[AIM OF THE TASK]: Copy every line of the records below that holds the word "which".

[GIVEN DATA]:
[Begin]
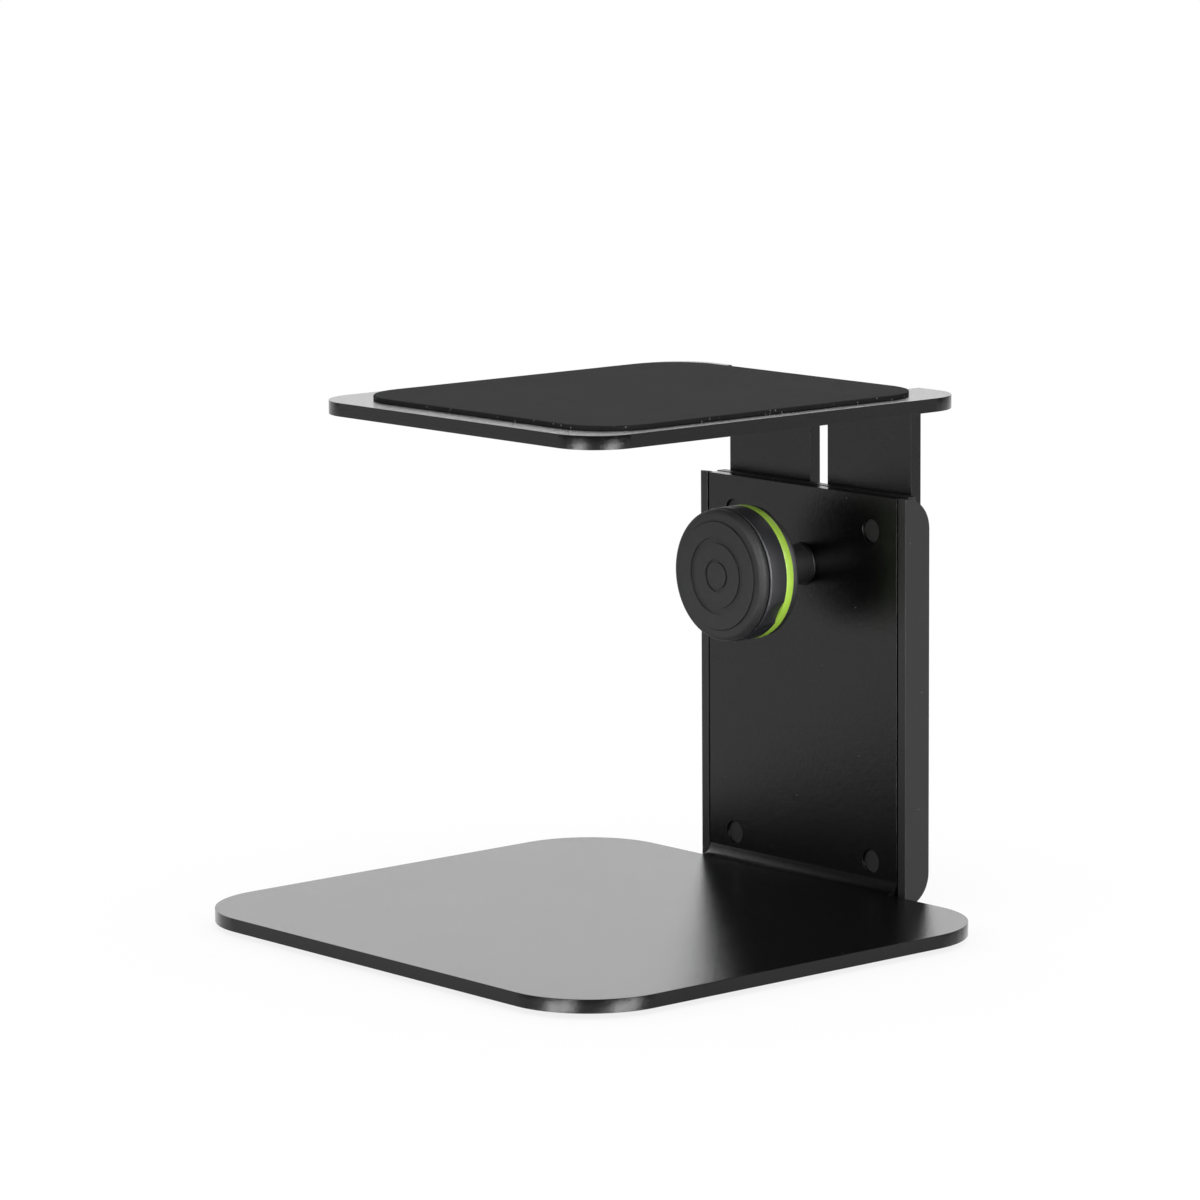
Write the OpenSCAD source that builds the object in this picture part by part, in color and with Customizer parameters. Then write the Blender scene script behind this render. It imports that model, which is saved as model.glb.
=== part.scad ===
// Desktop monitor speaker stand with a height-adjustable platform.
// Millimetres, +Z up. The origin lies on the desk, under the middle of the whole stand.
// -Y is the open front, where the listener sits, and the upright stands at the rear.

/* [Base plate] */
// Width of the base panel
base_w = 230; // [190:1:320]
// Depth of the base panel
base_d = 205.4; // [160:0.2:300]
// Corner radius of the base panel
base_corner_r = 34; // [5:1:45]
// Thickness of the base plate's sheet
base_t = 5; // [4:0.5:8]
// Inner radius of the bend below the face plate
base_bend_r = 4; // [1:0.5:8]
// Width of the face plate, which is bent up from the base panel
face_w = 104; // [80:0.2:140]
// Height of the face plate's top above the underside of the base panel
face_h = 154; // [120:1:220]
// Distance from the rear edge of the base panel to the front of the face plate
face_set = 4.6; // [1:0.2:12]

/* [Feet] */
// Diameter of a foot
foot_d = 22; // [10:1:30]
// Thickness of a foot
foot_t = 2; // [1:0.5:6]
// Distance from the sides of the base panel to the centre of a foot
foot_inset_x = 25; // [16:1:45]
// Distance from the front and rear edges of the base panel to the centre of a foot
foot_inset_y = 25; // [16:1:45]

/* [Guide channel] */
// Thickness of the channel's side flanges
flange_t = 3.9; // [2:0.1:6]
// Thickness of the channel's web, between the face plate and the leg
web_t = 4; // [2:0.5:6]
// Height of the channel
channel_h = 154.2; // [120:0.2:220]
// Gap between the face plate's side edge and the flange beside it
flange_gap = 0.8; // [0.4:0.1:2.5]
// How far the leg's rear face stands behind the flanges' rear edges
leg_proud = 1.9; // [0:0.1:3]
// Radius of the flanges' rear corners
flange_corner_r = 12; // [2:1:12]

/* [Top plate and leg] */
// Width of the top panel
top_w = 159; // [130:1:260]
// Depth of the top panel
top_d = 184; // [140:1:260]
// Corner radius of the top panel
top_corner_r = 18; // [5:1:25]
// Thickness of the top plate's sheet
top_t = 5; // [3:0.5:8]
// Inner radius of the bend between the top panel and the leg
top_bend_r = 4; // [1:0.5:6]
// Height of the top panel's underside above the base panel's underside, as shown
top_height = 189.5; // [175:0.5:225]
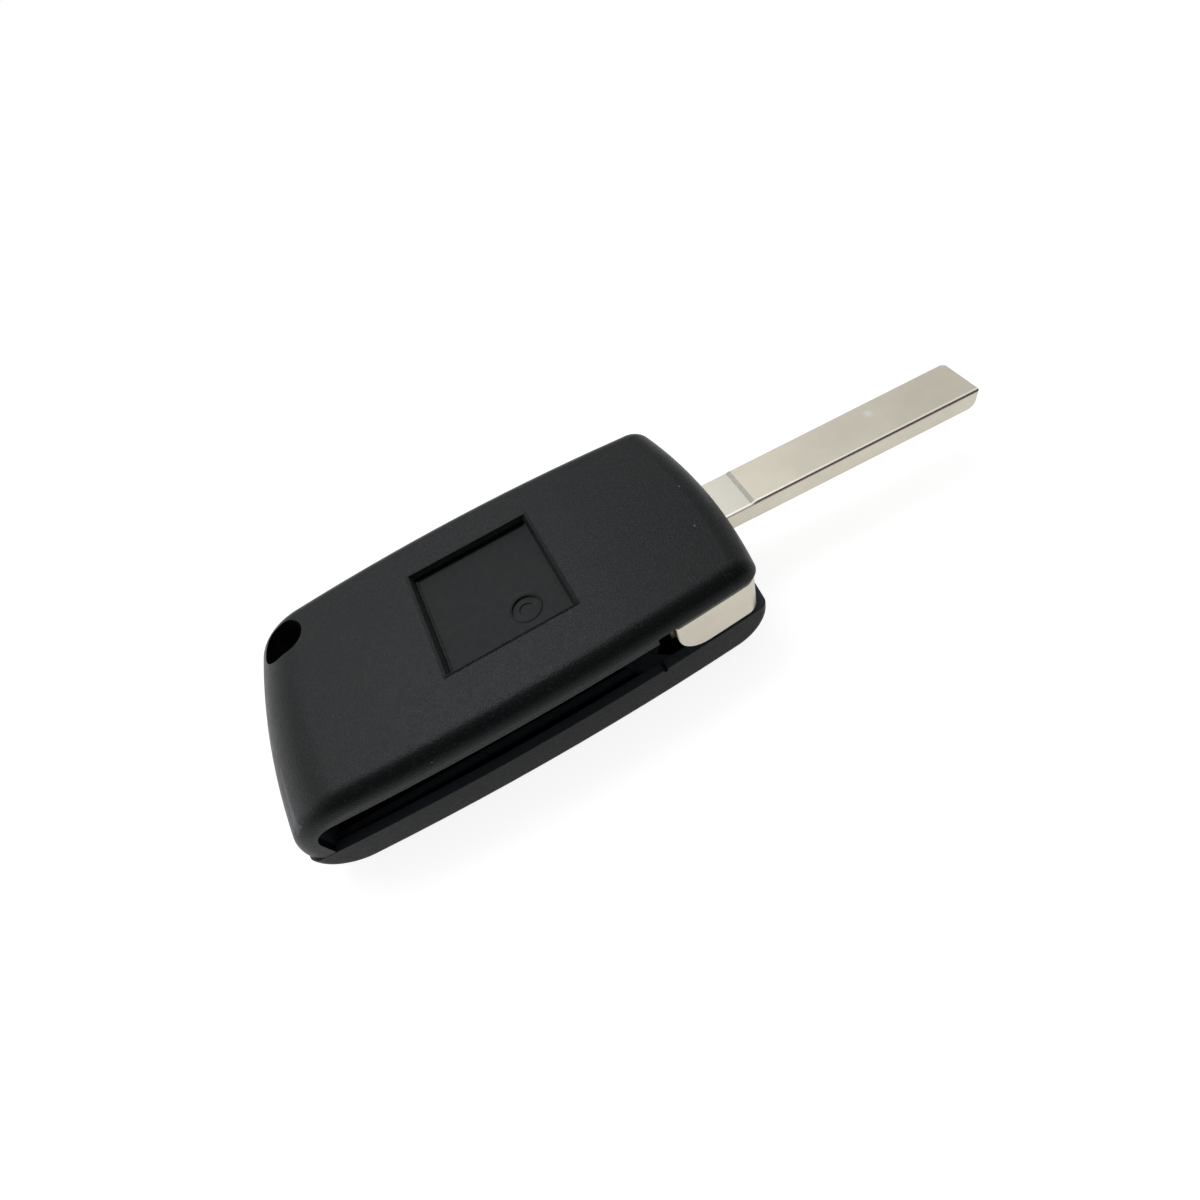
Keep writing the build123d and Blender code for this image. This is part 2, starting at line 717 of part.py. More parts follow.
[End]
[EXERCISE OUTPUT]:
Write the OpenSCAD source that builds the object in this picture part by part, in color and with Customizer parameters. Then write the Blender scene script behind this render. It imports that model, which is saved as model.glb.
// Width of the face plate, which is bent up from the base panel